Supporting a student who needs a break
Found in: Adult Students, Student Retention/Attrition
Heidi M., Canada
One of my students will have a baby in a couple of months and she already has three other children, so she said she will need a break at that time. Any suggestions how to support her to keep up with her piano journey at this time? She absolutely loves SM and is making great progress, and she is a wonderful imaginative improviser and composer. I was thinking of offering her a once-a-month lesson instead of her having to totally stop, and certainly invite her to any of my music parties I host at home. Just wondering what else any of you more experienced teachers have done in such situations.
Anna J., Canada
I think sometimes support on the journey can look like permission to take a break too. I think you’ve got some great ideas here already, but I might just suggest following her lead. For me, having that 4th baby was a huge transition and she may just honestly need a little break and some space without a lot of other expectations. If she’s keen on SM and has been motivated and playing, I’m sure she can manage a break without losing too much momentum.
Leeanne I., Australia
I had a student have her first child last year. I told her she would need a break to settle in with her baby.
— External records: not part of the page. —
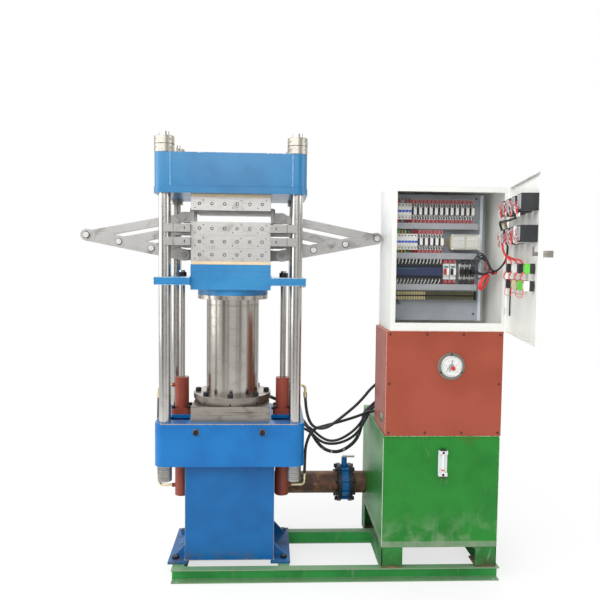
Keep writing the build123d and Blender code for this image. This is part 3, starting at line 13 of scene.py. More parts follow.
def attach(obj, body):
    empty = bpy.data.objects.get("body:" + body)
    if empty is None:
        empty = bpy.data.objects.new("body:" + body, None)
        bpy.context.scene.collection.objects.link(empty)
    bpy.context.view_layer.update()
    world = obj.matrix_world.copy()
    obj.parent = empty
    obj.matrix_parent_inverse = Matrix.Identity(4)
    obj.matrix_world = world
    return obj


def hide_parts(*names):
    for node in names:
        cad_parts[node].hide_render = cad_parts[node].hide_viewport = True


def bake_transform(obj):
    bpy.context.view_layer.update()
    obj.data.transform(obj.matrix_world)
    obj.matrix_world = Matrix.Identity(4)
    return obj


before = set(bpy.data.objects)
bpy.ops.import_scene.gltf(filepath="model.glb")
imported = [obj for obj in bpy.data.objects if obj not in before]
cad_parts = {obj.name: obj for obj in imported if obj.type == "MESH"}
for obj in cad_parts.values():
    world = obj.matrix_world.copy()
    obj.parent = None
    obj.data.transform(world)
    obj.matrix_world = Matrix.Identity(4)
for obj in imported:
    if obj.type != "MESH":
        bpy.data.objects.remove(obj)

LOG = logging.getLogger("foaming_press")
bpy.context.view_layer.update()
MM = 0.001
# The press centre line is X 0, Y 0 in the builder's millimetres; the frame's origin is the anchor centre.
SHIFT = np.array([-555, 27.75, 0])
FORWARD = (0.0, -1.0, 0.0)
BACK = (0.0, 1.0, 0.0)
DOWN = (0.0, 0.0, -1.0)
WHITE_LIGHT = (1.0, 1.0, 1.0, 1.0)
# How a CAD node is merged, softened and shaded
MERGE_REACH = 0.02 * MM
FLAT_ANGLE = math.radians(0.4)
NODE_SHARP = math.radians(35)
PIECE_SHARP = math.radians(38)
BEVEL_ANGLE = math.radians(40)
BEVEL_STEPS = 2
NORMAL_WEIGHT = 80


class Body(Enum):
    """The CAD bodies that pieces ride on."""

    FRAME = "frame"
    HANGERS = "hangers"
    TABLE = "table"
    UPPER_MIDDLE = "upper_middle"
    LOWER_MIDDLE = "lower_middle"
    DOOR = "door"
    POINTER = "gauge_pointer"
    DISC = "valve_disc"
    UPPER_ARM_RIGHT = "upper_arm_right"
    UPPER_ARM_LEFT = "upper_arm_left"
    LOWER_ARM_RIGHT = "lower_arm_right"
    LOWER_ARM_LEFT = "lower_arm_left"
    LONG_LINK_RIGHT = "long_link_right"
    LONG_LINK_LEFT = "long_link_left"
    SHORT_LINK_RIGHT = "short_link_right"
    SHORT_LINK_LEFT = "short_link_left"


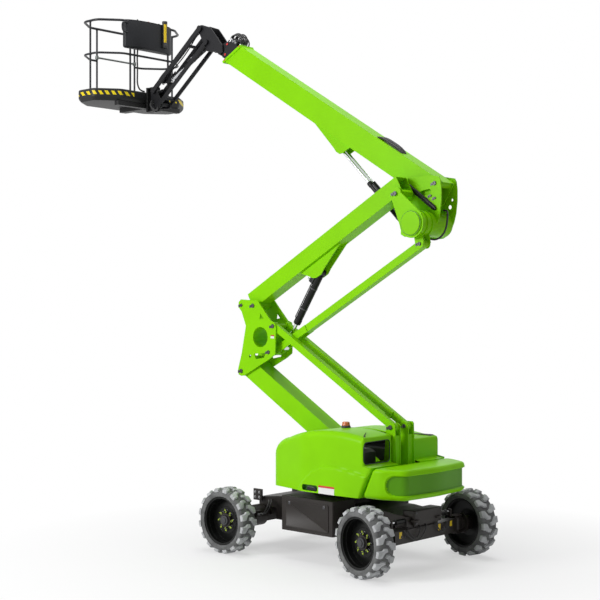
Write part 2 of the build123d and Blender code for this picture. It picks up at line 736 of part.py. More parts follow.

Unexpected issues can arise, so just let her know to take whatever time she needs.
Jacqui G., Canada
The arrival of our fifth child was the last straw for my piano lessons. I meant to take a “break” and resume – but the break stretched to 25 years, when I discovered Simply Music. So I would say that yes, she will need a complete break, but work with her to plan a return strategy. Also, reassure her that taking a break will not cause her to lose everything she has learned. The brain is an amazing organ, and it will all be there waiting for her.